The game is afoot. A conspiracy becomes even more obvious. Mona and Ploy think it was a drug their mothers were taking, and they track it down to a lab owned by Terradyne. An exploding bunny is caught on a cellphone camera, and farang thugs come out of the woodwork. Mona kicks up a ruckus, cracks a shaven-headed farang over the head with a fire extinguisher and makes her escape with a drugged Ploy. The action comes to a head in a gunfight on the docks between the farang gang and Detective Don.

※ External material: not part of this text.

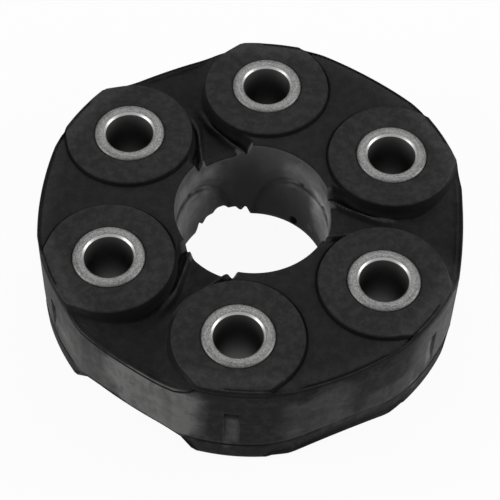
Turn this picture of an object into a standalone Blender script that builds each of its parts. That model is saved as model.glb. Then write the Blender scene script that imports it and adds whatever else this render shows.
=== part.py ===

Performances are uniformly even and competent. Perhaps Tak has been watching CSI: Miami from the way she dramatically removes her glasses, Caruso style. Chalat is a solid, stoical leading man. Wide-eyed Achiraya makes the best of things. And the cast of farang bad guys all appear confident, which is unusual in a Thai movie -- it helps when their lines are scripted and they can hear direction in their own language.

But the way the movie is set up -- beginning and ending on the courthouse steps, and taking place in a flashback through the bespectacled eyes of Mona -- takes the intensity out of the suspense, since it's pretty clear how it's going to end.